The goal here is to show your ethical link building practices and growth and tie that to authority growth; tying those to monetary value may require additional metrics, such as the ones I referenced above.

Secondary Values

The main priorities for link building opportunities are building higher search ranks and generating more traffic, both of which generate revenue for a site. However, there are also other, less tangibly measurable values that link building can add:

  • Brand visibility. Every new post that references your client means a further reach for your client’s brand. Not everybody will follow the link immediately, but everybody will see that brand name and remember it.
  • Brand reputation. People will associate your client as an authority in the industry (if the content is strong), which leads to more referrals, more future sales, and more loyal customers.
  • Social clout.
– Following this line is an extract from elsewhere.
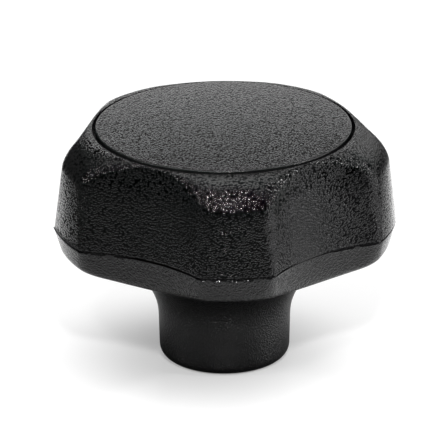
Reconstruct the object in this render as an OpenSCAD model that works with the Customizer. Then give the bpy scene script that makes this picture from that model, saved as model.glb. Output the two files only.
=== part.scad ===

If users aren’t interested in visiting your client’s site or buying, they may still engage your client socially thanks to your increased presence, adding to a pool of potential marketing targets.
  • Ongoing growth. As external links are semi-permanent, they tend to grow in value over time for search engines. Any metrics you show are only in-the-moment snapshots of value; they don’t tap into the long-term potential of your work.

Don’t forget to mention these when proving your value to the client.

Conclusion

I didn’t say overcoming these barriers was easy, or even straightforward, but with time and effort, you can turn your link building strategy into one that both you and your clients will swear by. Remember, you don’t have to do this alone; rely on the experience and content of others to help guide you whenever you run into obstacles, and don’t be afraid to outsource elements of your strategy to a firm that’s better qualified to handle link building responsibilities. Link building success is too important to SEO and search engines to ignore, and if done incorrectly, can compromise the ROI of your entire campaign or the relationships of your most important clients.